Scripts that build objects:
________________________
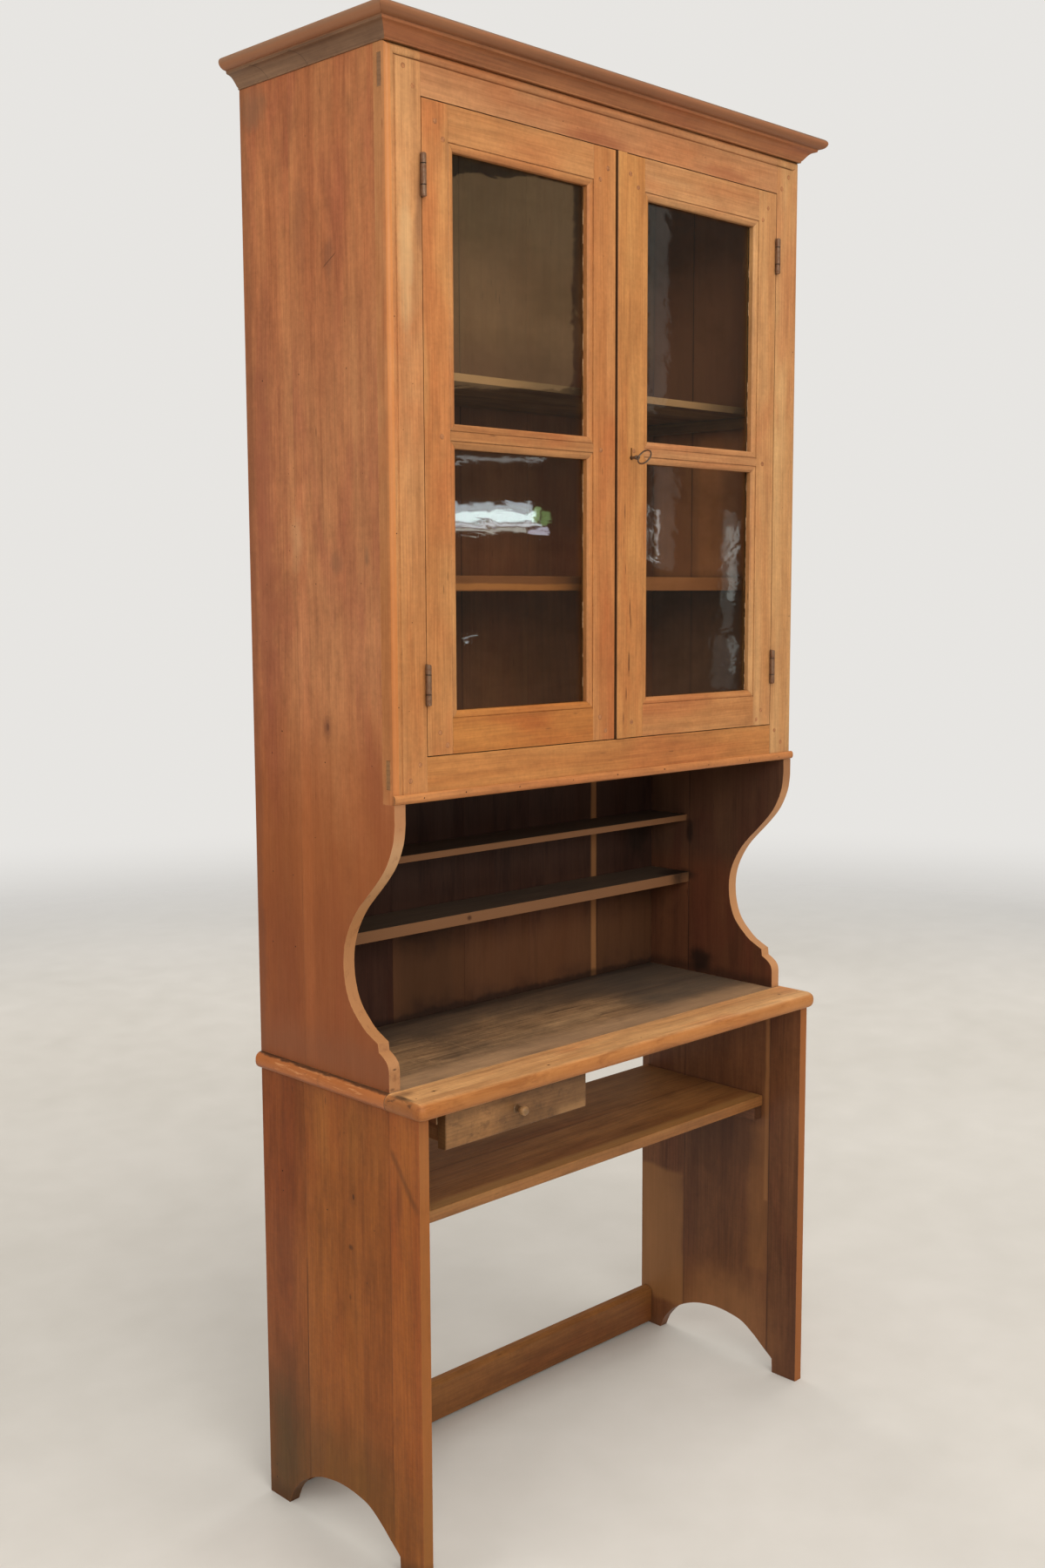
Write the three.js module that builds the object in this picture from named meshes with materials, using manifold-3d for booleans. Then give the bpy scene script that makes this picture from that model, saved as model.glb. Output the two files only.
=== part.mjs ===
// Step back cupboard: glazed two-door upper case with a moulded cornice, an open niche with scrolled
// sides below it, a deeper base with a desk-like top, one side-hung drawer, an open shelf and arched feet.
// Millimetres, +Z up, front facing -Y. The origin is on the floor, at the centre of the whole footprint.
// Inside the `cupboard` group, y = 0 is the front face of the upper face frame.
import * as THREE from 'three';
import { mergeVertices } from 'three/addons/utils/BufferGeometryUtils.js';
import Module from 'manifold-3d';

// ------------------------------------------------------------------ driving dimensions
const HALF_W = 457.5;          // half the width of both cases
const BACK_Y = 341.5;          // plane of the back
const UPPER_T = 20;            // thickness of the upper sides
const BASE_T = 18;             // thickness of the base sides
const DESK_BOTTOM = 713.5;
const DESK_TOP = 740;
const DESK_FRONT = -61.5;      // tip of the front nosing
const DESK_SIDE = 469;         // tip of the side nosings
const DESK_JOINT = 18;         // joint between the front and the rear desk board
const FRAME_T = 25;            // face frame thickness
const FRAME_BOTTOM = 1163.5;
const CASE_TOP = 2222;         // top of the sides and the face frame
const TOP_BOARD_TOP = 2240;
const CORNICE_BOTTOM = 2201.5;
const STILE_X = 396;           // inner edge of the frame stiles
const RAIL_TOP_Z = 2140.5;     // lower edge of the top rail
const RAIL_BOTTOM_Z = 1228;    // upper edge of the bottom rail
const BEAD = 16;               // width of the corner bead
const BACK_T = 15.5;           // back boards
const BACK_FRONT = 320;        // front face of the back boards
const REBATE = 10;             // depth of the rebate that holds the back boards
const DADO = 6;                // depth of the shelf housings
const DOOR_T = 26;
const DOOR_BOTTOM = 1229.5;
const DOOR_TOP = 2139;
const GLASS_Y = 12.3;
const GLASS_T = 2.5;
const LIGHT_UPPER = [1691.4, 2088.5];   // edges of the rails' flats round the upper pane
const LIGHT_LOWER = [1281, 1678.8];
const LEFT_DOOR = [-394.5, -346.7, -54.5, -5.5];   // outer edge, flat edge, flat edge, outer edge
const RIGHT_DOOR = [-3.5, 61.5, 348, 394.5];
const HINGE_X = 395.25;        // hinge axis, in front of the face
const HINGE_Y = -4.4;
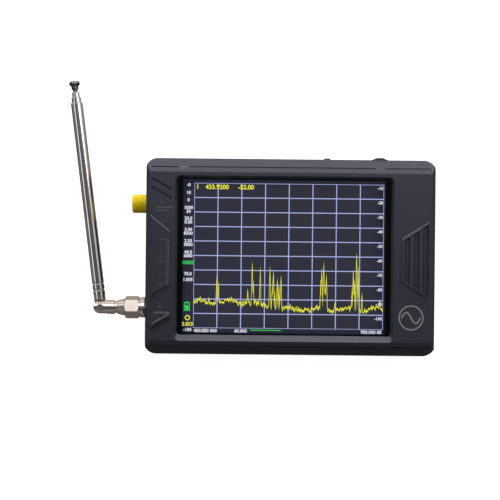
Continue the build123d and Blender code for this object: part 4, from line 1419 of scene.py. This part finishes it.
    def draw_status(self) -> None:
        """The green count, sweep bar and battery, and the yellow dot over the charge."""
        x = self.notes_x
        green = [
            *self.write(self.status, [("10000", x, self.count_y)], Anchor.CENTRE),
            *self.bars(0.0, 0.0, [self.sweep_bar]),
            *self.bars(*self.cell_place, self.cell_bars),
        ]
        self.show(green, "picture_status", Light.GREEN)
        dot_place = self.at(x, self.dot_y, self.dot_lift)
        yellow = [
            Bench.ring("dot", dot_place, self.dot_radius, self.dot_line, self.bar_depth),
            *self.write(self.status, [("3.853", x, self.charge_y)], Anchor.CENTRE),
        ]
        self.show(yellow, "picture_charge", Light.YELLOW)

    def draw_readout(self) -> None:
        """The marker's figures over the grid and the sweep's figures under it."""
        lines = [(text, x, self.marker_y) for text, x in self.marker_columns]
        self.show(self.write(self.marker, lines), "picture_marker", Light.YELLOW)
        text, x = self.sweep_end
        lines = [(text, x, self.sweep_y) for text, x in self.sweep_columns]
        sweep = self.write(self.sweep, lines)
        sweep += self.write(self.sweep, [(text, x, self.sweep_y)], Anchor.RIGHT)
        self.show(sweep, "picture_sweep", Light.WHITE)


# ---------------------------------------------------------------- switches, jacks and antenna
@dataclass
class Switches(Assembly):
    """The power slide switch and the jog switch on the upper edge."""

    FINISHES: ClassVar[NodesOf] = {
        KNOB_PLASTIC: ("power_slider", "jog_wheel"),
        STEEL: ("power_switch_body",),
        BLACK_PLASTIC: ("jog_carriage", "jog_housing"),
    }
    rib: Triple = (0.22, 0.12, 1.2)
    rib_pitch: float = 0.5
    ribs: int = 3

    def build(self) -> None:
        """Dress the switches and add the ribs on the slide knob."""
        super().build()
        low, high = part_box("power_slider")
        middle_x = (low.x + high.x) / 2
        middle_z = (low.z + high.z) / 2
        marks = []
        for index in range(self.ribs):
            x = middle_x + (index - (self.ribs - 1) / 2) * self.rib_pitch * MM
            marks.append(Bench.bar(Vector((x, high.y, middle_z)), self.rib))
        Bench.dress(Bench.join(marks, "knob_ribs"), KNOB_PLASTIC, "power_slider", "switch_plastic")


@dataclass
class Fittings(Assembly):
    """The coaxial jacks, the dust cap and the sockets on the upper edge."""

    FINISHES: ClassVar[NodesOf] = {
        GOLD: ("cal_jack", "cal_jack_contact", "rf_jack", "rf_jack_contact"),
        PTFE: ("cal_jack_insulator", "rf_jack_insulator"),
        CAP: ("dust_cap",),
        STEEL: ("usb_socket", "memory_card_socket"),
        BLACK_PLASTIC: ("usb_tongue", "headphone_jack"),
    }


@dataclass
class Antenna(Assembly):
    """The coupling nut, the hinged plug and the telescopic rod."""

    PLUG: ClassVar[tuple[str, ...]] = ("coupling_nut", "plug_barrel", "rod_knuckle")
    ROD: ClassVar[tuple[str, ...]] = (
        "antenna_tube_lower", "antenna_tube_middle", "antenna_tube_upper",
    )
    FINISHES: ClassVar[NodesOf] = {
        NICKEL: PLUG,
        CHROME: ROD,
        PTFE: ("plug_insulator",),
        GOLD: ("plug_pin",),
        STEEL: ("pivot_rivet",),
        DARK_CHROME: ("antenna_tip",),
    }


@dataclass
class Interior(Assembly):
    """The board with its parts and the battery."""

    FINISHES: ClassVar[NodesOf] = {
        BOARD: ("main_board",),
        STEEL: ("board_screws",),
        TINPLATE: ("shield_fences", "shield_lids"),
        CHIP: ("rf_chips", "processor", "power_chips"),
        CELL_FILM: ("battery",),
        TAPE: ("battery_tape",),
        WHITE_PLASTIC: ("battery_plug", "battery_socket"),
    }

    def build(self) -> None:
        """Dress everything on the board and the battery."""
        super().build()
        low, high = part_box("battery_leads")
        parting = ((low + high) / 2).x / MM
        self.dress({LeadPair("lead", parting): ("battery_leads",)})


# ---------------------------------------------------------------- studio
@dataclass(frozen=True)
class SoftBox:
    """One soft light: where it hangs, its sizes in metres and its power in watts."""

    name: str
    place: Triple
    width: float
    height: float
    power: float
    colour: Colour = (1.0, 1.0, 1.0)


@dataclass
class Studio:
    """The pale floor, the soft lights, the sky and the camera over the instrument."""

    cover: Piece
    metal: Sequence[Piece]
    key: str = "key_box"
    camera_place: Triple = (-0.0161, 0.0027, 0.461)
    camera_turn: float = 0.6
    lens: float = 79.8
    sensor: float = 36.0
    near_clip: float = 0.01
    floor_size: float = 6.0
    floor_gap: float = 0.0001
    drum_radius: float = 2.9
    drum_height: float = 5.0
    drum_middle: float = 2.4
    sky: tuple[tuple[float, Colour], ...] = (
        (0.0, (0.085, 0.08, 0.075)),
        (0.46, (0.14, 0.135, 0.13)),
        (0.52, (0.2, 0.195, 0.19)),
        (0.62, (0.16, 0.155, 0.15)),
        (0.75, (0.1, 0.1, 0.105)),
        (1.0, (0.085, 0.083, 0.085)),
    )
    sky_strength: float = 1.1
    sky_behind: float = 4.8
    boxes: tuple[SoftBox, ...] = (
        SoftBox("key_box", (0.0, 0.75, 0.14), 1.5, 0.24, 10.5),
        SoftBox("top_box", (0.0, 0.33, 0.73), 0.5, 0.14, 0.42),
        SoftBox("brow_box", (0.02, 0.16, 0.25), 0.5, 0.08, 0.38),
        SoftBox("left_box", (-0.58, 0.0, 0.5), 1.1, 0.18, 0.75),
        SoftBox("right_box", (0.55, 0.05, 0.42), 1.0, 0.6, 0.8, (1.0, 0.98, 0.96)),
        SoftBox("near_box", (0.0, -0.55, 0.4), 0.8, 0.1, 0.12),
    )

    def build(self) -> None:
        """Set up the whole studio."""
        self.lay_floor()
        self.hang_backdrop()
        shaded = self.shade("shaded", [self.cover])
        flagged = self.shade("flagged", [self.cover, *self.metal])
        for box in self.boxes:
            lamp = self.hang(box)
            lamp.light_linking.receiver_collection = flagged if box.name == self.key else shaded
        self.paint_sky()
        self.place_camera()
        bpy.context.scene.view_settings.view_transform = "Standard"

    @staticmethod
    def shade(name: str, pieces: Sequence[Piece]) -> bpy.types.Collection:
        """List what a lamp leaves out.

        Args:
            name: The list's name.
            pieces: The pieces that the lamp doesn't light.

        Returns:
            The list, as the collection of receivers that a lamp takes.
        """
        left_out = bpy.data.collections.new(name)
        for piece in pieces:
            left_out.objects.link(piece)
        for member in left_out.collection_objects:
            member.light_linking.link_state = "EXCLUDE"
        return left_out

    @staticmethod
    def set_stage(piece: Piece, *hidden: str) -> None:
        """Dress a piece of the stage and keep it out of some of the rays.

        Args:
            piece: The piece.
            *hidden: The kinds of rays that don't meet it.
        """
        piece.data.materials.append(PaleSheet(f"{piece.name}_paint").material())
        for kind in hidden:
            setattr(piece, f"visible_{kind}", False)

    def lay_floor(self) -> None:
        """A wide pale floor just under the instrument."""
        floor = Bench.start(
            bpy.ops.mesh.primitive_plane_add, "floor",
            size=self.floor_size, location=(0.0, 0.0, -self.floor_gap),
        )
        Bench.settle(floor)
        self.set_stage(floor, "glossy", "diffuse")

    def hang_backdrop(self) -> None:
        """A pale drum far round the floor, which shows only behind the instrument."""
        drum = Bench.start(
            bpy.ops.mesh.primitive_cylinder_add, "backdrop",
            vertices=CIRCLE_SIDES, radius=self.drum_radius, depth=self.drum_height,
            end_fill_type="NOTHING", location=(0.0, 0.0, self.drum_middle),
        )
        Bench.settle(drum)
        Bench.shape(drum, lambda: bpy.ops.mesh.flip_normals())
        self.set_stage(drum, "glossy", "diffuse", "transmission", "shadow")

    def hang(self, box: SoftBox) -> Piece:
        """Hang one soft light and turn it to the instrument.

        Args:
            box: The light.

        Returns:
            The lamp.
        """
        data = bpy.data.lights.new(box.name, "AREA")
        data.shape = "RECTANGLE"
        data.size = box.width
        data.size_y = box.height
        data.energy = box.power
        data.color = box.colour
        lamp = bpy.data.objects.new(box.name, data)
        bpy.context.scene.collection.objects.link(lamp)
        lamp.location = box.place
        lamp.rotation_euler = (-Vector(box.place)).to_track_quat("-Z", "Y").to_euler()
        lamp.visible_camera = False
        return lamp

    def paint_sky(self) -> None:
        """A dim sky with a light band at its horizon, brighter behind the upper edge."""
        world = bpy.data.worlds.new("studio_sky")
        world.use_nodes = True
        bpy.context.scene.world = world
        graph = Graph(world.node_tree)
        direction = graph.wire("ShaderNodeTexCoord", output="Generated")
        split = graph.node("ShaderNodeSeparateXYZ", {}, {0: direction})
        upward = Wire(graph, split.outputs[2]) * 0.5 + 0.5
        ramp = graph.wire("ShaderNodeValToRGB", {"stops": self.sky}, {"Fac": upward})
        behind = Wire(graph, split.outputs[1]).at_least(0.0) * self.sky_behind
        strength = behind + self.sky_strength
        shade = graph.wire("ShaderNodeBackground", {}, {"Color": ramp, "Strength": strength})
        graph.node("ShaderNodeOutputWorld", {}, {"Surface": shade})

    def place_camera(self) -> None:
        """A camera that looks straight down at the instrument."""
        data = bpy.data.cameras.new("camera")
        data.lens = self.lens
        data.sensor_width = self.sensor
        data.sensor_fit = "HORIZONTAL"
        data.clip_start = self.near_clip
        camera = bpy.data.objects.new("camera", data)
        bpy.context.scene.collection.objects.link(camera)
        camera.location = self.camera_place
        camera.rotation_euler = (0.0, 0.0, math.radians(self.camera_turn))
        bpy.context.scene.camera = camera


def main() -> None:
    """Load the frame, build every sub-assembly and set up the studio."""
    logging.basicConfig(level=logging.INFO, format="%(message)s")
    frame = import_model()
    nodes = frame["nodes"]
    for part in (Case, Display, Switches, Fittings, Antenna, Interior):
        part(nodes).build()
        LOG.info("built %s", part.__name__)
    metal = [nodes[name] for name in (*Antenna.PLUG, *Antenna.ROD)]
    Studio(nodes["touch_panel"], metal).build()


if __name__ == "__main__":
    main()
________________________
Please output the exact lines of the records above, beginning with the first and stopping after the line that holds "import Module from 'manifold-3d';", and nothing else.

Answer to the task
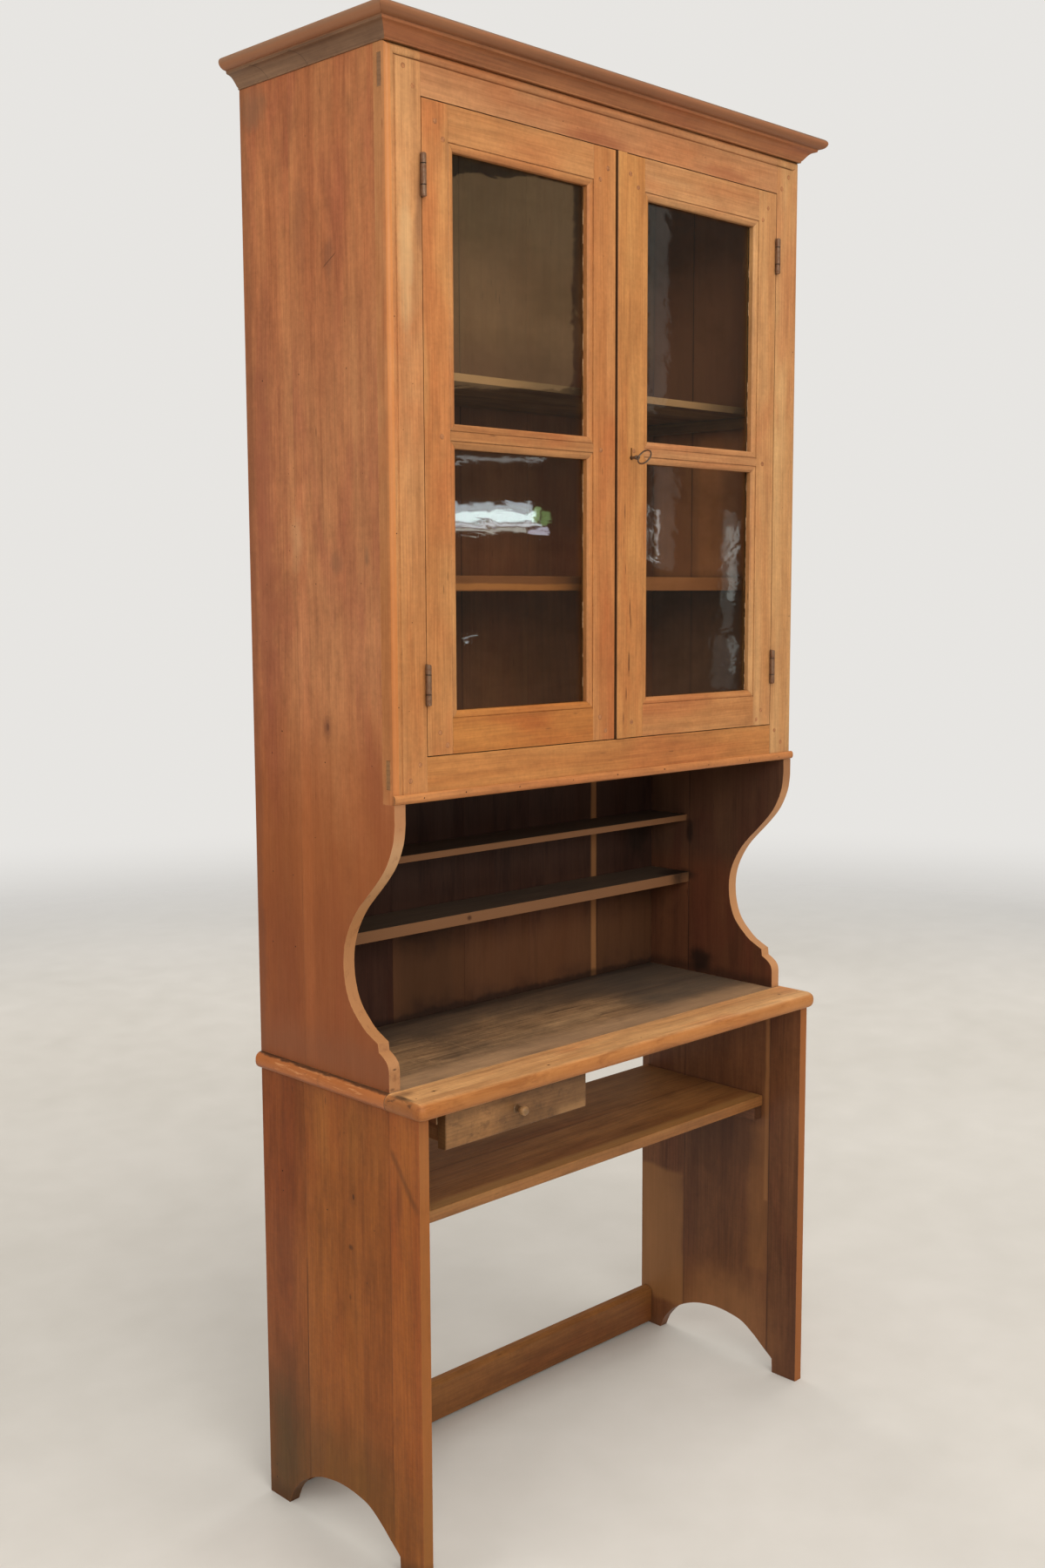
Write the three.js module that builds the object in this picture from named meshes with materials, using manifold-3d for booleans. Then give the bpy scene script that makes this picture from that model, saved as model.glb. Output the two files only.
=== part.mjs ===
// Step back cupboard: glazed two-door upper case with a moulded cornice, an open niche with scrolled
// sides below it, a deeper base with a desk-like top, one side-hung drawer, an open shelf and arched feet.
// Millimetres, +Z up, front facing -Y. The origin is on the floor, at the centre of the whole footprint.
// Inside the `cupboard` group, y = 0 is the front face of the upper face frame.
import * as THREE from 'three';
import { mergeVertices } from 'three/addons/utils/BufferGeometryUtils.js';
import Module from 'manifold-3d';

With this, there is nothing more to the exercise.